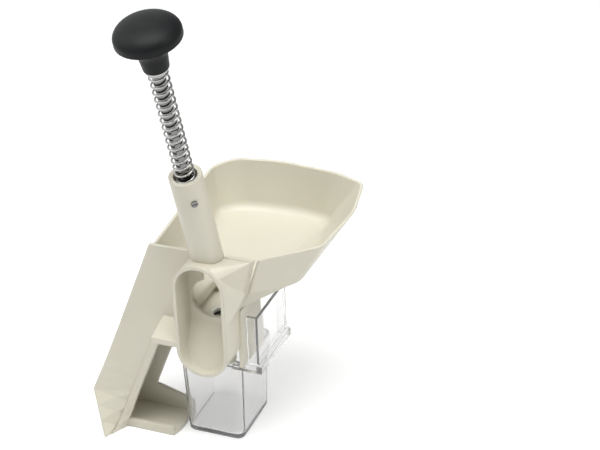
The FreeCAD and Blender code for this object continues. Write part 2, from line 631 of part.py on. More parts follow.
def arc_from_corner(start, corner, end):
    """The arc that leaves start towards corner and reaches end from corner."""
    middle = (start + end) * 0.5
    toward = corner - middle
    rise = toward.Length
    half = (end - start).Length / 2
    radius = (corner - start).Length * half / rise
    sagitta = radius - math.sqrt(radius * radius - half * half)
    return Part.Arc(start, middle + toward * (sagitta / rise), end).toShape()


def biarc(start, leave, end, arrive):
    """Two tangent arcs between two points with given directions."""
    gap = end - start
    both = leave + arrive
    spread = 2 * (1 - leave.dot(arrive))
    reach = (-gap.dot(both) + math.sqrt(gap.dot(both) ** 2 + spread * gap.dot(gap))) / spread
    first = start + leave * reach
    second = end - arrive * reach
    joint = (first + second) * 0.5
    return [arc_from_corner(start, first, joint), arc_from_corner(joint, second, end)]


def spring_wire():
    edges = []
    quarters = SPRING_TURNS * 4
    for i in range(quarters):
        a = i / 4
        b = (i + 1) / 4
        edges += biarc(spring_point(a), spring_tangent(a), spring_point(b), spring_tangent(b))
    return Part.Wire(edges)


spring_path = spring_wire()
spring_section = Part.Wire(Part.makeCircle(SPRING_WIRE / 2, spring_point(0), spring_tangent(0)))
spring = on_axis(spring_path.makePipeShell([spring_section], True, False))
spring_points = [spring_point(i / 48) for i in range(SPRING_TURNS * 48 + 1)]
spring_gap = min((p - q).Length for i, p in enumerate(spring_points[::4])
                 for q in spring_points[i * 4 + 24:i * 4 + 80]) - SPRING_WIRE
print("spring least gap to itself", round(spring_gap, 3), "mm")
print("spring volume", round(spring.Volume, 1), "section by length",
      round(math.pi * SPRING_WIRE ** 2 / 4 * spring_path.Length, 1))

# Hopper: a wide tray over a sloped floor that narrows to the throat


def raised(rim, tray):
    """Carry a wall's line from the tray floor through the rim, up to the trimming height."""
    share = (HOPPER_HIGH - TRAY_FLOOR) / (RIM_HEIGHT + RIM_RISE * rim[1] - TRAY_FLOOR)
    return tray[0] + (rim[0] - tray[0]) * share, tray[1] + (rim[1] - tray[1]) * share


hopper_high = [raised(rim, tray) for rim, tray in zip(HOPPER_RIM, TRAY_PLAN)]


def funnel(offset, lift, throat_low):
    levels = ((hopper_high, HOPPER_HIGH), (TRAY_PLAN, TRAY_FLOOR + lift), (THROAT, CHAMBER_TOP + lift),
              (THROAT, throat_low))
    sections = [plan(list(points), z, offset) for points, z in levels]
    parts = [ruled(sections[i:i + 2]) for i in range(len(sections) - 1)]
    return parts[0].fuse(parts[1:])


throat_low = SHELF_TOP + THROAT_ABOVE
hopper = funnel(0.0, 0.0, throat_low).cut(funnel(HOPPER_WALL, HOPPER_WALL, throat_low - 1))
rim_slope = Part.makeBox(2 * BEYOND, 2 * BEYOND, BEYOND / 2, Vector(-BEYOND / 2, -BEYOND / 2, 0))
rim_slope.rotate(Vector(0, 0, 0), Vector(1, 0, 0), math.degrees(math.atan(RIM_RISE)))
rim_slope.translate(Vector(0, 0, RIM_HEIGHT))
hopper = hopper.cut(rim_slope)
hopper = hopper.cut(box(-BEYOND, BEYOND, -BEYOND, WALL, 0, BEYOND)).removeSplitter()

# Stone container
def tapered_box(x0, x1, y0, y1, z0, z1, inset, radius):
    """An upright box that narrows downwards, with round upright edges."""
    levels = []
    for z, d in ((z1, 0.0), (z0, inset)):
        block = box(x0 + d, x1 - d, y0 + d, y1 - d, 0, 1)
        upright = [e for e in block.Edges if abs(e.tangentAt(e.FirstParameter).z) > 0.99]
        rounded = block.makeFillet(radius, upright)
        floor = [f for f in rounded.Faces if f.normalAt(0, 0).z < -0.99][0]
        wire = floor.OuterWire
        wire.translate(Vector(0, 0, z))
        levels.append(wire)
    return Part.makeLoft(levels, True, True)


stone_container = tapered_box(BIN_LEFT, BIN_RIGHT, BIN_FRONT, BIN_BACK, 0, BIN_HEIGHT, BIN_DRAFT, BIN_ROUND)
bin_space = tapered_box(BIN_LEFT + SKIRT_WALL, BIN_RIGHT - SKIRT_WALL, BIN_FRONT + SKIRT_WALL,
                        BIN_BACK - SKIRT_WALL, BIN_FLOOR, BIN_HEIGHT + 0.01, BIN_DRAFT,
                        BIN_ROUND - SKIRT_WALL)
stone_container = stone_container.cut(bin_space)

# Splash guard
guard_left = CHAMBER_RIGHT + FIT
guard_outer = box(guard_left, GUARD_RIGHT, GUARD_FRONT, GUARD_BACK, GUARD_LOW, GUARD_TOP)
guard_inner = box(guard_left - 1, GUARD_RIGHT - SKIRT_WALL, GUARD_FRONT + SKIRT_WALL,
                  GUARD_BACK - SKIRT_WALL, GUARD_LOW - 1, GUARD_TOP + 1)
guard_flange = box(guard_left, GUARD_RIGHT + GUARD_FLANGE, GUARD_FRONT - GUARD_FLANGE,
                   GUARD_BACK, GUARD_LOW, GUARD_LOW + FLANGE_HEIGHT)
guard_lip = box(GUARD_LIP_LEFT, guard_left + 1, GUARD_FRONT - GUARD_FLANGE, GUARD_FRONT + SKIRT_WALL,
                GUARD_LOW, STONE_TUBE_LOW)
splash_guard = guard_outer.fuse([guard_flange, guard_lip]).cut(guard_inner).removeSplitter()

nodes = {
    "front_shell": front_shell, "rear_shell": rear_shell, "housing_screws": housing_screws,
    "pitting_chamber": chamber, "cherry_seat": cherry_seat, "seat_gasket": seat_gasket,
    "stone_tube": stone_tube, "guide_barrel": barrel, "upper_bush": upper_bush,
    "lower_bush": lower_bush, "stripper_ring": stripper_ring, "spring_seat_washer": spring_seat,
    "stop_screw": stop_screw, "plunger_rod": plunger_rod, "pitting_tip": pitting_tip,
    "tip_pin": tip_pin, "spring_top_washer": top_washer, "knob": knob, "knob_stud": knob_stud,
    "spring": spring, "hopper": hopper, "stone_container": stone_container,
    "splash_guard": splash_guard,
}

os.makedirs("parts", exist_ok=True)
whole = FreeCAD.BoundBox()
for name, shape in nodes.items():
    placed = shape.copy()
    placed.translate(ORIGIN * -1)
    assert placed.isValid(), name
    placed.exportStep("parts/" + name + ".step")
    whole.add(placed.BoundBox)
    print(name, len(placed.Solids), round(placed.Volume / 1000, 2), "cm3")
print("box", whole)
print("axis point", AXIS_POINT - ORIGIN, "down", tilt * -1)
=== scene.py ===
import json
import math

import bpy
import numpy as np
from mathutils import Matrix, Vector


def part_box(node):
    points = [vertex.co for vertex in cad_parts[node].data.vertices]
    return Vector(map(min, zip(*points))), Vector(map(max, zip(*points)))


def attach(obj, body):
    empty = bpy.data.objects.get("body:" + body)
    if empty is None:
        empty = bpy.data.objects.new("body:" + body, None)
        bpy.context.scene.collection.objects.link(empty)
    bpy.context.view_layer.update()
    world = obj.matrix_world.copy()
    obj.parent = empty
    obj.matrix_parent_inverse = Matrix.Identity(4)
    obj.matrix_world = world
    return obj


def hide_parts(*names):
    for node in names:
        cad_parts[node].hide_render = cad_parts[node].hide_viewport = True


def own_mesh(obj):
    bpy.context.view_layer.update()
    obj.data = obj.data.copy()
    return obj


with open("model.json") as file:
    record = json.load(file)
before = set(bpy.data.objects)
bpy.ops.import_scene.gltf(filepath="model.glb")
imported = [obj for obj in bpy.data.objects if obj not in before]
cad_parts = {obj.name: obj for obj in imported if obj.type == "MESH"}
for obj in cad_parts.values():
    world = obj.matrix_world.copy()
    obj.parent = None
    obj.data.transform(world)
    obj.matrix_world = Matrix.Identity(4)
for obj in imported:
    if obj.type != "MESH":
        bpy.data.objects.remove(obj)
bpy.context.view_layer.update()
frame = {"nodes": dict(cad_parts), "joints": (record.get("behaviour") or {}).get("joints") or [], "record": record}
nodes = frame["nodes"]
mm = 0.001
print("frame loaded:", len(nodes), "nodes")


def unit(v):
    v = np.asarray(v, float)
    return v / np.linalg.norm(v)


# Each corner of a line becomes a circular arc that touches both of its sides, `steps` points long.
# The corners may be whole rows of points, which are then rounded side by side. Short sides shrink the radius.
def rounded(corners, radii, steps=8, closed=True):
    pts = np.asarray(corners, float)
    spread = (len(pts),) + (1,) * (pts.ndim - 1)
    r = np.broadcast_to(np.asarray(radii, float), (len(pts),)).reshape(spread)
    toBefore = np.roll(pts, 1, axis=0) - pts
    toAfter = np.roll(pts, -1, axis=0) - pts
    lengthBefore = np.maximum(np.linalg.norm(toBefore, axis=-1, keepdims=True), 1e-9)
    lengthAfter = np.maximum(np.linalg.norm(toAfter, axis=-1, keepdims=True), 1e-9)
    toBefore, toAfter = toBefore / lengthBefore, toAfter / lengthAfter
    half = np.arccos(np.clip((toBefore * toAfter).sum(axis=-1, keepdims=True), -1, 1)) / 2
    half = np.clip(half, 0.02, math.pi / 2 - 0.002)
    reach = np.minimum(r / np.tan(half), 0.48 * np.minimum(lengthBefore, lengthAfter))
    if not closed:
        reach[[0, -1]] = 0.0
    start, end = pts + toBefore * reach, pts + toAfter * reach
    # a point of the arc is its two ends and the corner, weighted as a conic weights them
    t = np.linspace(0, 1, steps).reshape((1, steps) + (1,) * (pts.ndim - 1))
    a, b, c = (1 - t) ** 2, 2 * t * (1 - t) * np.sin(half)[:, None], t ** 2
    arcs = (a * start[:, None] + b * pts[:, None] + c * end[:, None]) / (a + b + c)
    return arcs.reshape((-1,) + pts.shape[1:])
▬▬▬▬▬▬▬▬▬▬
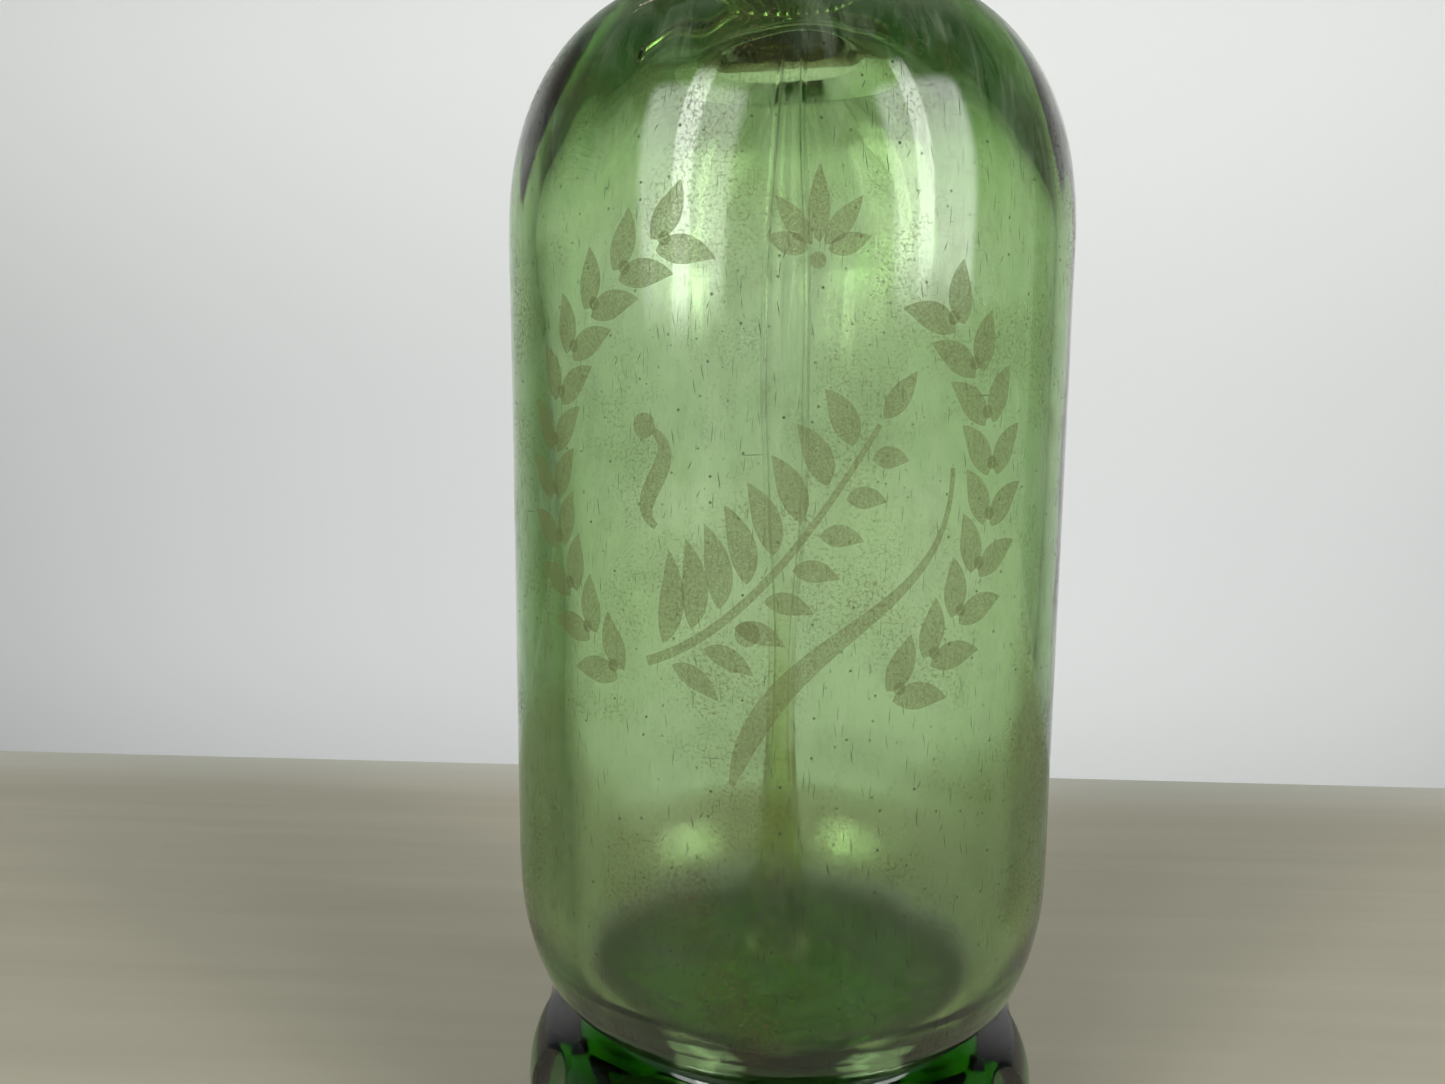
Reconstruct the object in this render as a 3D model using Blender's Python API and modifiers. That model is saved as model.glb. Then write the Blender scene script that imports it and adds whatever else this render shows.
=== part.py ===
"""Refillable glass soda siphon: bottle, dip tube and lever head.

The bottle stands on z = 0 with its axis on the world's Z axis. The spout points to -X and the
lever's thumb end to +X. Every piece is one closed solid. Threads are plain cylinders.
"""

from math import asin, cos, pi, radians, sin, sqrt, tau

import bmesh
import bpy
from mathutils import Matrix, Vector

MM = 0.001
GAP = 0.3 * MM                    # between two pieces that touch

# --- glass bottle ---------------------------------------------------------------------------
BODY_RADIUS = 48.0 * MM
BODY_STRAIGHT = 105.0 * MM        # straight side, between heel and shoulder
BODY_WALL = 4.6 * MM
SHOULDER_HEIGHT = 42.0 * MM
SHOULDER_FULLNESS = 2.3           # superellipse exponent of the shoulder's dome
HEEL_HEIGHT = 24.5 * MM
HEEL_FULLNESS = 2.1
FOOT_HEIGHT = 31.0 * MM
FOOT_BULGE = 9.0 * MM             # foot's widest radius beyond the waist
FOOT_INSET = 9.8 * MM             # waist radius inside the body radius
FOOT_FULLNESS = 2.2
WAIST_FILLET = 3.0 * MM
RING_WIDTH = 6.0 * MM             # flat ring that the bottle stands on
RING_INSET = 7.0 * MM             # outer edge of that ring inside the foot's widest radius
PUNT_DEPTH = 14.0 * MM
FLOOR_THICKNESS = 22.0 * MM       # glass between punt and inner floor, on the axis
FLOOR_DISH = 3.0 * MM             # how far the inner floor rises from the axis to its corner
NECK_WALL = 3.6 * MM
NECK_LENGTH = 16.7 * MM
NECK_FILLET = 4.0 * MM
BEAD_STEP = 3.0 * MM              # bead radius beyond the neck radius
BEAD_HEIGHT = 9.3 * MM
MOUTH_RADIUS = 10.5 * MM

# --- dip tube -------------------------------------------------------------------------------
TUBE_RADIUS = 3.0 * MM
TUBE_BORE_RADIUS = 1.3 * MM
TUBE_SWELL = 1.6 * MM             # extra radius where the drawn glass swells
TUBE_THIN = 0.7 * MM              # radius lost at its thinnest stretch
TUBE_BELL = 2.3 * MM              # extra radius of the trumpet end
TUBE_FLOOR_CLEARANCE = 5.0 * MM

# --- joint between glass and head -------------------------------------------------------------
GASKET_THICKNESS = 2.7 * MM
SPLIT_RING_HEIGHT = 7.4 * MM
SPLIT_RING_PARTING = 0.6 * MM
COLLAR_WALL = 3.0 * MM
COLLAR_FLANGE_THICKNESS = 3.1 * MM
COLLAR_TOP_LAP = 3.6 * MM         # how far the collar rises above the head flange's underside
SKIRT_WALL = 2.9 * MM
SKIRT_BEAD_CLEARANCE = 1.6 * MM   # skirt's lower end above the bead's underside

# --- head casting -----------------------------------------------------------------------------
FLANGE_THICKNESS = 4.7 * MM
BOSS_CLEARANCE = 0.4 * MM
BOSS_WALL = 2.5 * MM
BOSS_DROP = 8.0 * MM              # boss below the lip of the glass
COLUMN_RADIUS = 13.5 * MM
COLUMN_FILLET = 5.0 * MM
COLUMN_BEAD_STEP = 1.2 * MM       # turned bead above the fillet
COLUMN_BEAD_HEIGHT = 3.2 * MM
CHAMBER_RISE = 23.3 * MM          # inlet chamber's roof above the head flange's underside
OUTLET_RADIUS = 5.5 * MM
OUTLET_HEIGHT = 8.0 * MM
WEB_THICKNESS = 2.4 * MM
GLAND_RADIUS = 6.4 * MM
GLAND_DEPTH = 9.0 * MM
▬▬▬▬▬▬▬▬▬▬
**What is being asked**: Quote only the lines running from the line that holds "for node in" to the line that holds "obj.data.transform(world)", both ends included.

**Task output**:
    for node in names:
        cad_parts[node].hide_render = cad_parts[node].hide_viewport = True


def own_mesh(obj):
    bpy.context.view_layer.update()
    obj.data = obj.data.copy()
    return obj


with open("model.json") as file:
    record = json.load(file)
before = set(bpy.data.objects)
bpy.ops.import_scene.gltf(filepath="model.glb")
imported = [obj for obj in bpy.data.objects if obj not in before]
cad_parts = {obj.name: obj for obj in imported if obj.type == "MESH"}
for obj in cad_parts.values():
    world = obj.matrix_world.copy()
    obj.parent = None
    obj.data.transform(world)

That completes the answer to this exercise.